Bauer projected that by 2030 the energy demand will increase by about 11 percent in the U.S. and by about 45 percent worldwide. With fossil fuels providing much of that energy, worldwide carbon dioxide emissions would go up by about 45 percent.

David Dayton

Biofuels are more expensive than gasoline and less energy dense, but they are a good option to reduce the amount of carbon dioxide emitted into the atmosphere, said David Dayton, director of chemistry and biomass program manager at RTI International in Research Triangle Park.

Dayton was part of a panel of experts at the RTI symposium Tuesday who talked about biofuels. Also on the panel were Bauer, Steven Burke, chief executive of the Biofuels Center of North Carolina, and Rakesh Agrawal, a professor of chemical engineering at Purdue University in West Lafayette, Ind.

Ethanol made from corn produces on average 19 percent less carbon dioxide than gasoline. If the feedstock is biomass, such as agricultural residue, forest waste and switch grass, the reduction can exceed 80 percent.

Rakesh Agrawal

There’s just one problem: Not enough land to supply the entire U.S. transportation sector with ethanol fermented from the cellulose in biomass, said Agrawal.

By 2022, ethanol production is projected at 36 billion gallons, less than a fourth of the amount of fuel the U.S. is projected to need for transportation.

So the U.S. Department of Energy, which pays for much of the research, is no longer focused on fermentation technologies to produce ethanol. Rather, the DoE is shifting to a broader strategy and spreading out funding among technologies, Dayton said.

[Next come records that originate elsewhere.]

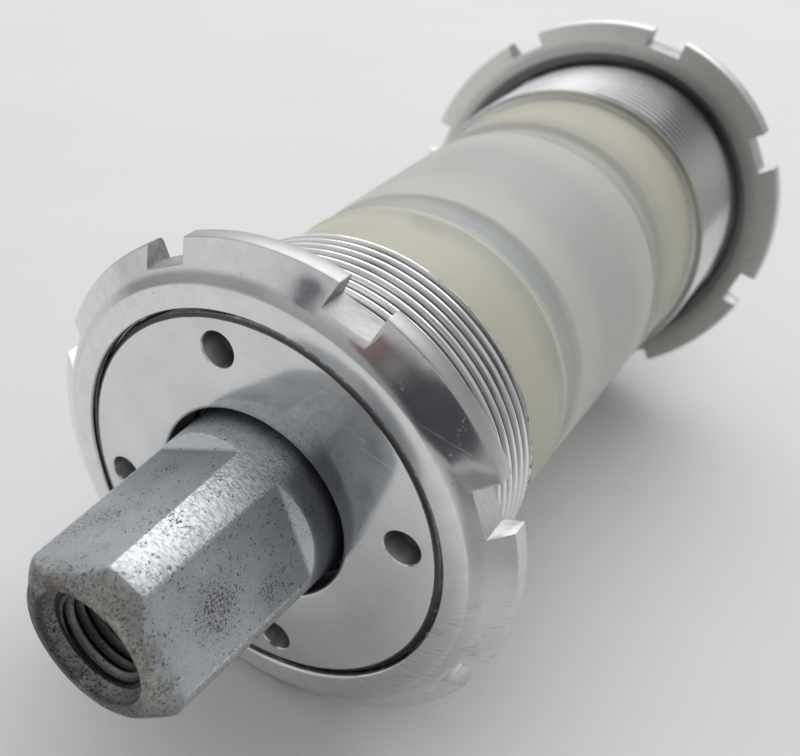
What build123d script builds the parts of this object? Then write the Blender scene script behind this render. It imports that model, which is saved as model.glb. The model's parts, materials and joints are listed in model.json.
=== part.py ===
from build123d import *
import math
import os

# Square-taper bottom bracket cartridge: spindle, two cups with lockrings, a dust sleeve,
# and two sealed ball bearings held by retaining rings. Millimetres, +Z up, spindle along Y.
# The origin is on the spindle axis, midway between the two spindle ends.
# Minus Y is the non-drive side, plus Y is the drive side.
# Names ending in _r are radii about the spindle axis or of a round feature.
# Names ending in _t are distances from the middle plane, so one number serves both sides.
# Outline points are (radius, t). Angles are in degrees, from +X towards +Z.

SIDES = {"non_drive_side": -1, "drive_side": 1}
select_tol = 0.01  # slack for picking edges by place or radius

# ---- bearing, 17 x 30 x 7 ----
bearing_mid_t = 31.00
bearing_half = 3.50
bearing_out_t = bearing_mid_t + bearing_half
bearing_in_t = bearing_mid_t - bearing_half
bearing_bore_r = 8.50
bearing_outer_r = 15.00
race_chamfer = 0.30
inner_land_r = 10.60
outer_land_r = 12.90
ball_r = 1.9845
ball_circle_r = (bearing_bore_r + bearing_outer_r) / 2
ball_count = 11
race_gap = 0.015
race_groove_r = 2.04
seal_seat_r = 13.45
seal_inner_r = inner_land_r + 0.05
seal_near = 2.75  # seal faces, measured from the bearing's middle
seal_far = 3.35
seal_lip_width = 0.35
seal_lip_share = 0.22  # part of the seal's thickness taken by the bevel
cage_inner_r = ball_circle_r - 0.75
cage_outer_r = ball_circle_r + 0.75
cage_half = 2.55
cage_pocket_r = 2.10
cage_cutter_length = 6.0

# ---- threads (1.37 in x 24 tpi) ----
thread_pitch = 25.4 / 24
flank_tan = math.tan(math.radians(27.5))
thread_margin = 0.10  # least plain length left after the last groove
thread_major_r = 17.40
thread_depth = 0.65
thread_root_flat = 0.12

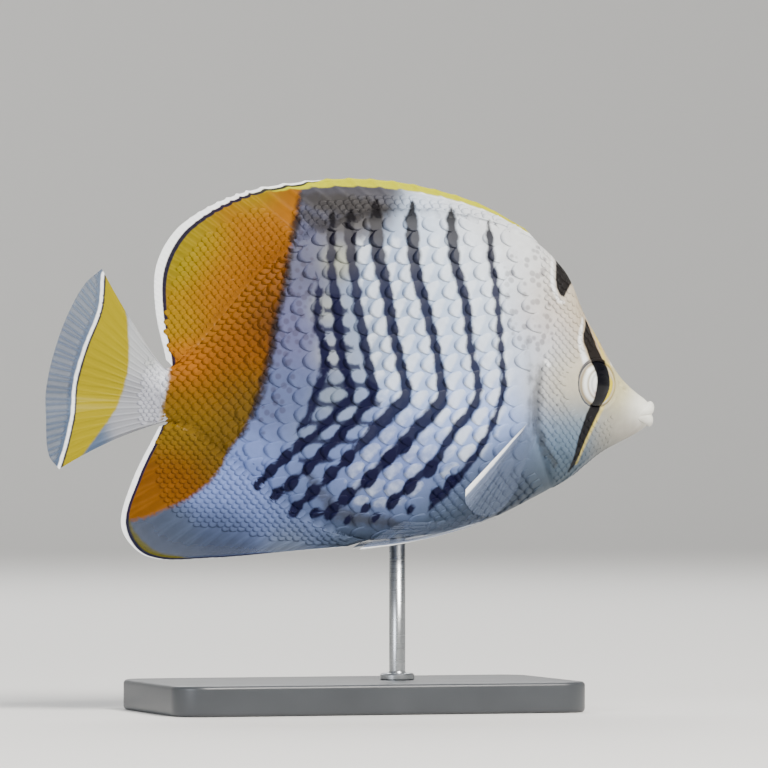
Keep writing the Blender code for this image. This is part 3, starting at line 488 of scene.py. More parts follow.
OVALS = (
    (276, 494, 0.85), (292, 483, 1), (296, 508, 1), (309, 467, 0.9), (313, 492, 1), (315, 513, 0.7),
    (331, 474, 1), (332, 511, 1), (348, 458, 1), (347, 496, 1.1), (366, 508, 0.7), (370, 478, 1.15),
    (376, 517, 0.6), (389, 458, 1.05), (393, 501, 0.95), (405, 446, 1), (410, 486, 1), (411, 509, 0.6),
    (431, 469, 1), (436, 494, 0.9), (451, 482, 0.9), (272, 470, 0.9), (286, 457, 0.95),
    (300, 445, 0.9), (323, 453, 0.95), (341, 434, 0.9), (260, 483, 0.8), (348, 520, 0.6),
)
OVAL_SIZE, OVAL_LEAN = (2.0, 1.28), math.radians(-62)
NAPE_SPOT = (
    (556, 256), (557, 270), (557, 284), (560, 293), (564, 297), (568, 291), (573, 282), (576, 277),
    (574, 268), (566, 258),
)
EYE_BAR = (
    (587, 318), (586, 328), (584, 338), (588, 350), (592, 363), (595.5, 376), (595, 390), (593.5, 401),
    (590, 408), (584, 424), (579, 440), (575, 455), (568, 474), (575, 466), (584, 446), (593, 426),
    (602, 407), (606, 398), (609, 388), (609, 378), (606, 364), (600, 350), (593, 332), (589, 322),
)
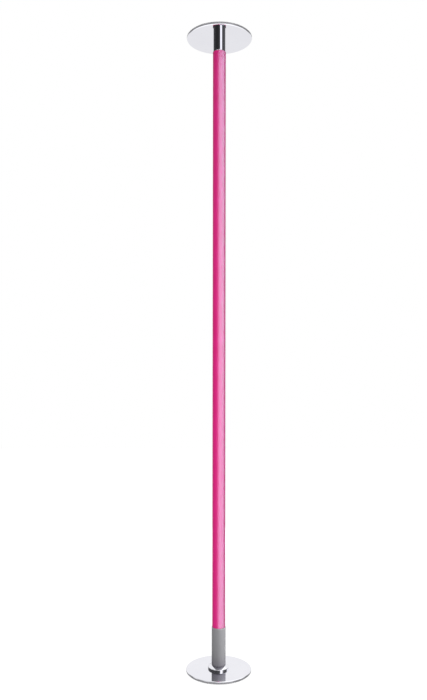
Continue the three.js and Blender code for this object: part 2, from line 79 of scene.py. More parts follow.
# Plates, pads, and the screws that come in through countersunk holes
PLATE_EDGE_RADIUS = 4 * MM
PLATE_WALL_DEPTH = 0.6 * MM
PLATE_EDGE_CHAMFER = 0.8 * MM
PLATE_FLAT_MARGIN = 0.4 * MM
PLATE_BOLT_RADIUS = 5 * MM
PAD_EDGE_CHAMFER = 0.8 * MM
PAD_GROOVE_DEPTH = 0.8 * MM
PAD_GROOVE_WIDTH = 2 * MM
PAD_FIRST_GROOVE = 30 * MM
PAD_GROOVE_STEP = 15 * MM
PAD_GROOVES = 6
SCREW_GAP = 0.3 * MM
HEAD_RIM = 0.5 * MM
HUB_SCREWS = 4
HUB_SCREW_RADIUS = 3 * MM

# Hub, jacking screw and nut
HUB_SLOPE_HEIGHT = 6 * MM
HUB_RIM_ROUND = 1.3 * MM
HUB_SEAT_MARGIN = 0.5 * MM
HUB_ROOF = 4.2 * MM
SHANK_RADIUS = 15 * MM
HEX_BASE = 24.5 * MM
HEX_TOP = 36.5 * MM
HEX_CORNER_TRIM = 1.6 * MM
HEX_TRIM_HEIGHT = 1 * MM
THREAD_RADIUS = 18 * MM
THREAD_PITCH = 10 * MM
THREAD_DEPTH = 5 * MM
THREAD_CREST = 3.66 * MM
THREAD_FLANK = math.tan(math.radians(15))
THREAD_GAP = 0.35 * MM
THREAD_ROOT = 6 * MM
NUT_FLANGE_HEIGHT = 10 * MM
NUT_FLAT = 23 * MM
NUT_FLAT_HEIGHT = 8 * MM
NUT_FLAT_CUTTER_RADII = 4
NUT_PINS = 3
PIN_CHAMFER = 0.4 * MM

# Sleeve, ceiling neck and guide bush
SLEEVE_WALL = 1.5 * MM
SLEEVE_LIP = 0.6 * MM
NECK_SPIGOT_WALL = 1.5 * MM
NECK_CHAMFER = 0.5 * MM
BUSH_WALL = 1.9 * MM
BUSH_CHAMFER = 0.6 * MM
BUSH_GROOVE_DEPTH = 0.5 * MM
BUSH_GROOVE_WIDTH = 1.6 * MM

# The pole's tubes, from the floor up
TUBES = ["lower_tube", "long_extension_tube", "short_extension_tube", "upper_tube"]


def top_of(node):
    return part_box(node)[1].z


def foot_of(node):
    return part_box(node)[0].z


def middle_height(node):
    return (foot_of(node) + top_of(node)) / 2


def radius_of(node):
    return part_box(node)[1].x


# How a piece is modelled

def deselect():
    bpy.ops.object.select_all(action="DESELECT")


def take(piece):
    """Makes one piece the only selected and active object."""
    deselect()
    piece.select_set(True)
    bpy.context.view_layer.objects.active = piece


def settle(piece):
    """Puts the piece's origin on the frame's, with its place in its mesh."""
    take(piece)
    bpy.ops.object.transform_apply(location=True, rotation=True, scale=True)
    return piece


def turn(name, outline, solid=False, sides=ROUND_SIDES):
    """A piece turned about the pole. A circle at the outline's first radius and height is extruded and
    resized to each next one. A solid piece keeps its two ends filled, and any other is led back to its first
    corner."""
    deselect()
    radius, height = outline[0]
    fill = "NGON" if solid else "NOTHING"
    place = (0, 0, height)
    bpy.ops.mesh.primitive_circle_add(vertices=sides, radius=radius, fill_type=fill, location=place)
    piece = bpy.context.object
    piece.name = name
    bpy.ops.object.mode_set(mode="EDIT")
    bpy.ops.mesh.select_all(action="SELECT")
    extrude = bpy.ops.mesh.extrude_region_move if solid else bpy.ops.mesh.extrude_edges_move
    for next_radius, next_height in outline[1:] + ([] if solid else outline[:1]):
        extrude(TRANSFORM_OT_translate={"value": (0, 0, next_height - height)})
        growth = next_radius / radius
        bpy.ops.transform.resize(value=(growth, growth, 1), center_override=(0, 0, next_height))
        radius, height = next_radius, next_height
    bpy.ops.mesh.select_all(action="SELECT")
    bpy.ops.mesh.remove_doubles(threshold=NEAR)
    bpy.ops.mesh.normals_make_consistent(inside=False)
    bpy.ops.object.mode_set(mode="OBJECT")
    return settle(piece)


def soften(piece, radius, height, width, steps=1):
    """Bevels the ring of edges at one radius and height."""
    take(piece)
    bpy.ops.object.mode_set(mode="EDIT")
    bpy.ops.mesh.select_mode(type="VERT")
    bpy.ops.mesh.select_all(action="DESELECT")
    bpy.ops.object.mode_set(mode="OBJECT")
    for vertex in piece.data.vertices:
        x, y, z = vertex.co
        vertex.select = abs(math.hypot(x, y) - radius) < NEAR and abs(z - height) < NEAR
    bpy.ops.object.mode_set(mode="EDIT")
    bpy.ops.mesh.bevel(
        offset=width,
        offset_type="OFFSET",
        segments=steps,
        profile=ROUND_PROFILE,
        affect="EDGES",
    )
    bpy.ops.object.mode_set(mode="OBJECT")


def combine(piece, other, operation):
    """Cuts another shape out of the piece, or joins it on, and removes the other."""
    take(piece)
    bpy.ops.object.modifier_add(type="BOOLEAN")
    change = piece.modifiers[-1]
    change.operation = operation
    change.solver = "EXACT"
    change.object = other
    bpy.ops.object.modifier_apply(modifier=change.name)
    bpy.data.objects.remove(other)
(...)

That’s a good thing. In the case of alternative energy sources, Bauer said, “one size doesn’t fit all.

North Carolina, for example, focuses on biodiesel and ethanol from corn and biomass to meet an ambitious goal: By 2017, 10 percent of liquid fuels sold in the state should be locally grown and produced.

Steven Burke

Steven Burke

The first corn ethanol plant is scheduled to go online in January in Hoke County, said Burke of the biofuels center.

Fourteen biomass feedstocks have been planted at research sites and private farms statewide and North Carolina’s 18 million acres of forest are expected to contribute wood waste for ethanol production.

The state also has a partnership with RTI to produce ethanol in other ways than fermentation. Outside of that partnership, RTI recently was awarded a federally funded contract to work on a process that turns biomass into a type of bio oil, which can be mixed and refined with petroleum.

The state’s 10 percent goal is a tall order, Burke acknowledged. It will require an increase of biofuels production from 2 million gallons in 2008 to 600 million gallons in 2017.

He’s counting on music to gain support and boost demand for biofuels. The biofuels center signed up 19 artists, who agreed to have their fan Web sites linked to the center’s site. All artists are featured on a CD called “From Bluegrass to Switchgrass.”

Burke called it music “for a state obsessed with fast-driving NASCAR.”